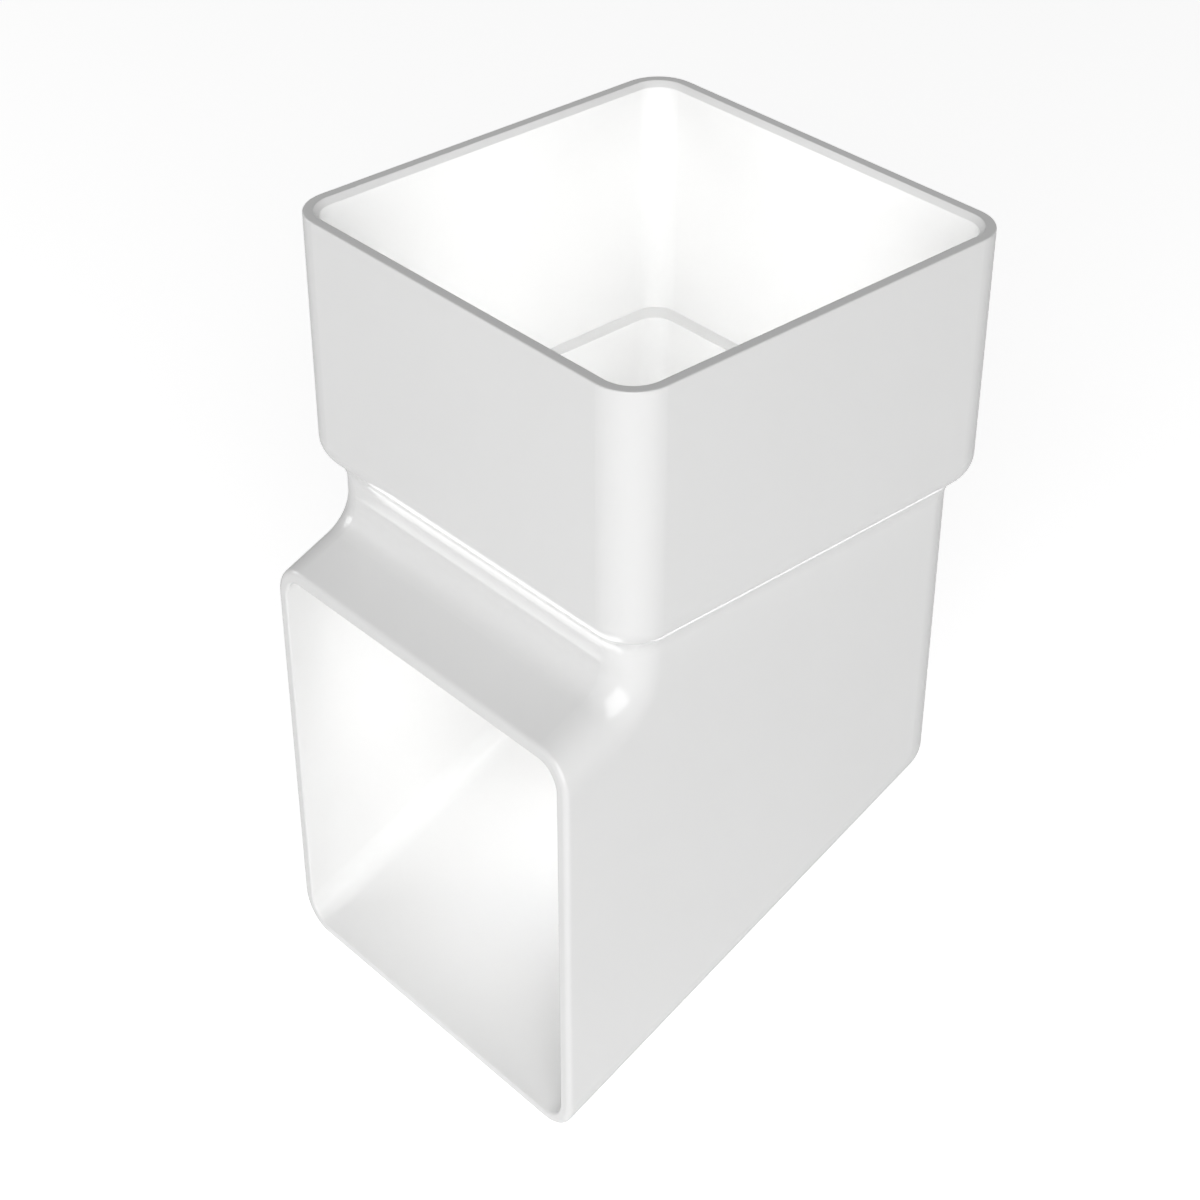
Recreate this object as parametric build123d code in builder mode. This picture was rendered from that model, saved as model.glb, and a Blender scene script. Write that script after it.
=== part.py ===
from build123d import *
import os
from math import cos, radians, tan

# Downpipe shoe for a square rainwater pipe, moulded in one piece.
# The origin is on the pipe's axis, in the plane of the pipe stop.
# The pipe comes in from above, along +Z, and the mouth throws the water out towards -Y.

# Driving sizes, in millimetres and degrees
pipe_size = 65.0
pipe_clearance = 0.2
socket_wall = 2.3
socket_depth = 38.0
socket_corner = 6.25
stop_width = 2.5
body_wall = 2.0
body_corner = 5.65
shoulder_top = 0.7
shoulder_drop = 2.8
shoulder_softness = 1.5
bend_drop = 10.1
throat_round = 5.3
heel_extra = 0.2
outlet_slope = 22.5
outlet_depth = 64.8
mouth_reach = 43.2
lead_in = 0.8
rim_edge = 0.2
mouth_edge = 0.8
mouth_inner_edge = 0.3
cut_overrun = 1.0

# Sizes that follow from them
bore_size = pipe_size + 2 * pipe_clearance
socket_size = bore_size + 2 * socket_wall
body_size = bore_size - 2 * stop_width + 2 * body_wall
shoulder_base = shoulder_top - shoulder_drop
shoulder_round = shoulder_softness * shoulder_drop
heel_round = body_corner + heel_extra
fall = tan(radians(outlet_slope))
slant = 1 / cos(radians(outlet_slope))


def bent_form(inset, overrun):
    """The square body and its sloping outlet in one solid, every wall moved in by inset.

    It runs past the pipe stop and the mouth by overrun.
    """
    half = body_size / 2 - inset
    # The front wall meets the outlet's roof at the throat, and the back wall meets the sole at the heel
    throat_z = -bend_drop + inset * (fall - slant)
    mouth_y = -mouth_reach - overrun
    roof_z = throat_z + (mouth_y + half) * fall
    sole_z = roof_z - (outlet_depth - 2 * inset) * slant
    heel_z = sole_z + (half - mouth_y) * fall
    with BuildPart() as form:
        with BuildSketch(Plane.YZ) as side:
            with BuildLine():
                Polyline(
                    (-half, overrun),
                    (-half, throat_z),
                    (mouth_y, roof_z),
                    (mouth_y, sole_z),
                    (half, heel_z),
                    (half, overrun),
                    close=True,
                )
            make_face()
            throat = side.vertices().sort_by_distance((-half, throat_z))[0]
            fillet(throat, throat_round + inset)
            heel = side.vertices().sort_by_distance((half, heel_z))[0]
            fillet(heel, heel_round - inset)
        extrude(amount=half, both=True)
        flanks = form.faces().filter_by(Axis.X).edges()
        ends = form.faces().sort_by(Axis.Z)[-1].edges() + form.faces().sort_by(Axis.Y)[0].edges()
        fillet(flanks - ends, body_corner - inset)
    return form


outside = bent_form(0, 0)
inside = bent_form(body_wall, cut_overrun)

with BuildPart() as shoe:
    add(outside)
    # Socket, with a shoulder that tapers in to the body round the pipe stop
    with BuildSketch(Plane.XY.offset(shoulder_top)):
        RectangleRounded(socket_size, socket_size, socket_corner)
    extrude(amount=socket_depth - shoulder_top)
    with BuildSketch(Plane.XY.offset(shoulder_top)):
        RectangleRounded(socket_size, socket_size, socket_corner)
    with BuildSketch(Plane.XY.offset(shoulder_base)):
        RectangleRounded(body_size, body_size, body_corner)
    loft(ruled=True)
    brow = shoe.edges().filter_by_position(Axis.Z, shoulder_top, shoulder_top)
    neck = shoe.edges().filter_by_position(Axis.Z, shoulder_base, shoulder_base)
    fillet(brow + neck, shoulder_round)
    # Outer edges of the mouth and of the rim
    fillet(shoe.faces().sort_by(Axis.Y)[0].edges(), mouth_edge)
    fillet(shoe.faces().sort_by(Axis.Z)[-1].edges(), rim_edge)
    # Waterway, and the wider bore whose floor is the pipe stop
    add(inside, mode=Mode.SUBTRACT)
    with BuildSketch():
        RectangleRounded(bore_size, bore_size, socket_corner - socket_wall)
    extrude(amount=socket_depth, mode=Mode.SUBTRACT)
    # Lead-in for the pipe, and the softened inner edge of the mouth
    chamfer(shoe.faces().sort_by(Axis.Z)[-1].inner_wires()[0].edges(), lead_in)
    fillet(shoe.faces().sort_by(Axis.Y)[0].inner_wires()[0].edges(), mouth_inner_edge)

shoe.part.label = "shoe"
os.makedirs("parts", exist_ok=True)
export_step(shoe.part, "parts/shoe.step")
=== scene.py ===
import math

import bpy
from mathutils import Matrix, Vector


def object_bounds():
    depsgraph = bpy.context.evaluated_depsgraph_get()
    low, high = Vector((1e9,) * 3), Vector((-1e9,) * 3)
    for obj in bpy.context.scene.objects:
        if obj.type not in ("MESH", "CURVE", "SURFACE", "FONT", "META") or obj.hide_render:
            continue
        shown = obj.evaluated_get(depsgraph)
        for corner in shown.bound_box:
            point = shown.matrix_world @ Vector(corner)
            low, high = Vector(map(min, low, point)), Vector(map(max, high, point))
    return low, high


# Everything is in metres, in the part's own frame: the pipe's axis is Z and the mouth faces -Y.
# An azimuth goes round the part from -Y towards +X, in degrees.

# Camera
CAMERA_PLACE = (0.224582, -0.208515, 0.190248)
CAMERA_AZIMUTH = 48.320
CAMERA_TILT = 35.130
CAMERA_SENSOR = 36.0
CAMERA_LENS = 75.170
CAMERA_NEAR = 0.01

# White uPVC, semi-gloss from a polished mould
PLASTIC_LIGHTER = (0.865, 0.865, 0.862)
PLASTIC_DARKER = (0.845, 0.845, 0.841)
PLASTIC_ROUGHNESS = (0.17, 0.23)
PLASTIC_IOR = 1.53
CLOUD_SCALE = 45.0
CLOUD_DETAIL = 2.0
RIPPLE_SCALE = 160.0
RIPPLE_DETAIL = 1.0
RIPPLE_HEIGHT = 0.00002
RIPPLE_STRENGTH = 0.3
EDGE_BLEND = 0.0002
EDGE_SAMPLES = 4

# Floor: its glow as a lamp, its glow as the camera sees it, and how far a mirrored ray sees the latter
FLOOR_COLOUR = (0.8, 0.8, 0.8)
FLOOR_HALF_SIZE = 0.85
FLOOR_GLOW = 0.26
FLOOR_SEEN_GLOW = 0.73
FLOOR_MIRRORED = 0.25

# Sky: its strength as a lamp, and as it is seen
SKY_LEVEL = 0.11
SKY_SEEN_COLOUR = (1.0, 1.0, 1.0)
SKY_SEEN_LEVEL = 1.0
SKY_MIRRORED = 1.0

# Soft boxes far from the part: azimuth, elevation, size and share of white
FAR_LAMPS = {
    "key": (46, 22, 1.0, 0.82),
    "left": (-60, 14, 0.4, 0.14),
    "back": (150, 14, 0.4, 0.07),
}
FAR_DISTANCE = 1.2

# Small lamps that lift the walls of the hollow: place, target, spread in degrees and milliwatts
HOLLOW_LAMPS = {
    "socket": ((0.020, -0.020, 0.022), (-0.030, 0.030, 0.010), 180, 14.8),
    "bend": ((0.018, -0.018, 0.012), (-0.020, 0.024, -0.040), 180, 5.8),
    "sole": ((0.012, 0.012, 0.004), (0.000, -0.012, -0.070), 40, 1.6),
    "mouth": ((-0.008, -0.0307, -0.045), (-0.0182, -0.0135, -0.049), 180, 0.9),
}
HOLLOW_LAMP_SIZE = (0.020, 0.020)

# Cards that only show as a reflection, under the shoulder: place, facing, size and radiance
CARDS = {
    "throat_card": ((0.002, -0.0355, -0.0094), (0.0, -0.695, 0.72), (0.058, 0.008), 2.0),
    "side_card": ((0.03255, 0.0, -0.0031), (0.986, 0.0, -0.164), (0.056, 0.0024), 1.3),
}


def direction(azimuth, elevation):
    """Unit vector from the part towards that azimuth and elevation, in degrees."""
    a = math.radians(azimuth)
    e = math.radians(elevation)
    return Vector((math.sin(a) * math.cos(e), -math.cos(a) * math.cos(e), math.sin(e)))


def put(thing, place, facing):
    """Add an object to the scene at place, with its -Z axis along facing."""
    thing.location = place
    thing.rotation_mode = "QUATERNION"
    thing.rotation_quaternion = facing.to_track_quat("-Z", "Y")
    bpy.context.scene.collection.objects.link(thing)


def new_material(name):
    material = bpy.data.materials.new(name)
    material.use_nodes = True
    material.node_tree.nodes.clear()
    return material, material.node_tree.nodes, material.node_tree.links


def noise(nodes, links, place, scale, detail):
    """Smooth noise over the part's own coordinates, from 0 to 1."""
    texture = nodes.new("ShaderNodeTexNoise")
    texture.inputs["Scale"].default_value = scale
    texture.inputs["Detail"].default_value = detail
    links.new(place.outputs["Object"], texture.inputs["Vector"])
    return texture.outputs["Fac"]


def white_plastic():
    """White uPVC with faint clouds in its colour and gloss, and a faint ripple.

    The bevel node blends the small kinks where two faces of the part's mesh meet.
    """
    material, nodes, links = new_material("white_upvc")
    place = nodes.new("ShaderNodeTexCoord")
    clouds = noise(nodes, links, place, CLOUD_SCALE, CLOUD_DETAIL)
    ripple = noise(nodes, links, place, RIPPLE_SCALE, RIPPLE_DETAIL)
    colour = nodes.new("ShaderNodeMix")
    colour.data_type = "RGBA"
    colour.inputs["A"].default_value = (*PLASTIC_DARKER, 1.0)
    colour.inputs["B"].default_value = (*PLASTIC_LIGHTER, 1.0)
    gloss = nodes.new("ShaderNodeMapRange")
    gloss.inputs["To Min"].default_value = PLASTIC_ROUGHNESS[0]
    gloss.inputs["To Max"].default_value = PLASTIC_ROUGHNESS[1]
    edge = nodes.new("ShaderNodeBevel")
    edge.samples = EDGE_SAMPLES
    edge.inputs["Radius"].default_value = EDGE_BLEND
    bump = nodes.new("ShaderNodeBump")
    bump.inputs["Strength"].default_value = RIPPLE_STRENGTH
    bump.inputs["Distance"].default_value = RIPPLE_HEIGHT
    surface = nodes.new("ShaderNodeBsdfPrincipled")
    surface.inputs["IOR"].default_value = PLASTIC_IOR
    output = nodes.new("ShaderNodeOutputMaterial")
    links.new(clouds, colour.inputs["Factor"])
    links.new(clouds, gloss.inputs["Value"])
    links.new(ripple, bump.inputs["Height"])
    links.new(edge.outputs["Normal"], bump.inputs["Normal"])
    links.new(colour.outputs["Result"], surface.inputs["Base Color"])
    links.new(gloss.outputs["Result"], surface.inputs["Roughness"])
    links.new(bump.outputs["Normal"], surface.inputs["Normal"])
    links.new(surface.outputs["BSDF"], output.inputs["Surface"])
    return material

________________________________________

▶ **GIVEN TASK**
Print the material above verbatim, first line through the line containing "from math import cos, radians, tan", both included.

▶ **FINAL ANSWER**
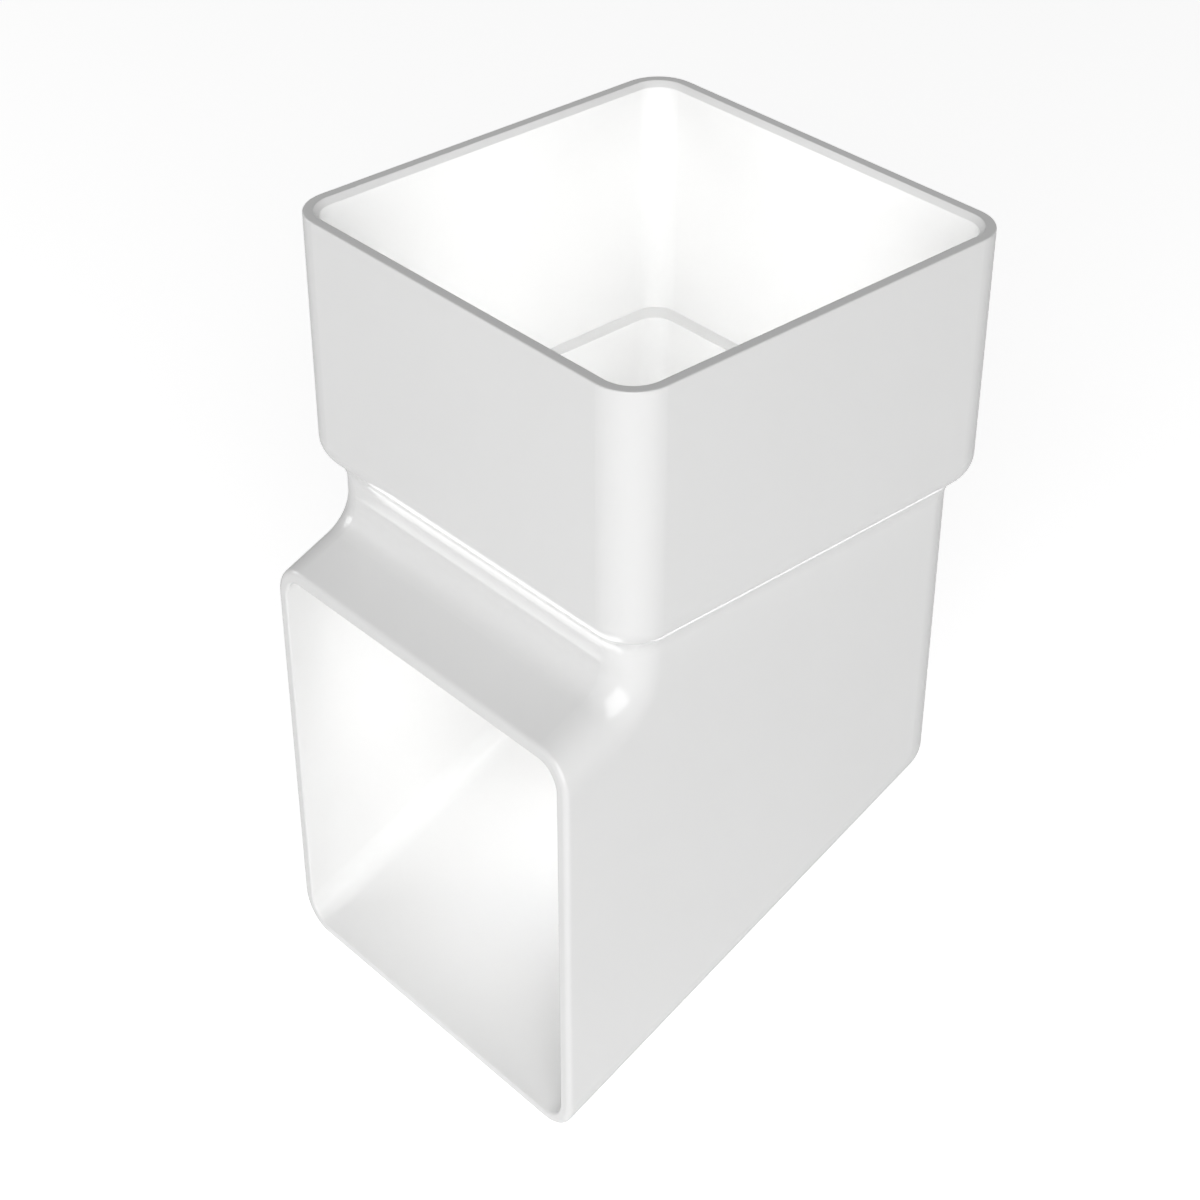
Recreate this object as parametric build123d code in builder mode. This picture was rendered from that model, saved as model.glb, and a Blender scene script. Write that script after it.
=== part.py ===
from build123d import *
import os
from math import cos, radians, tan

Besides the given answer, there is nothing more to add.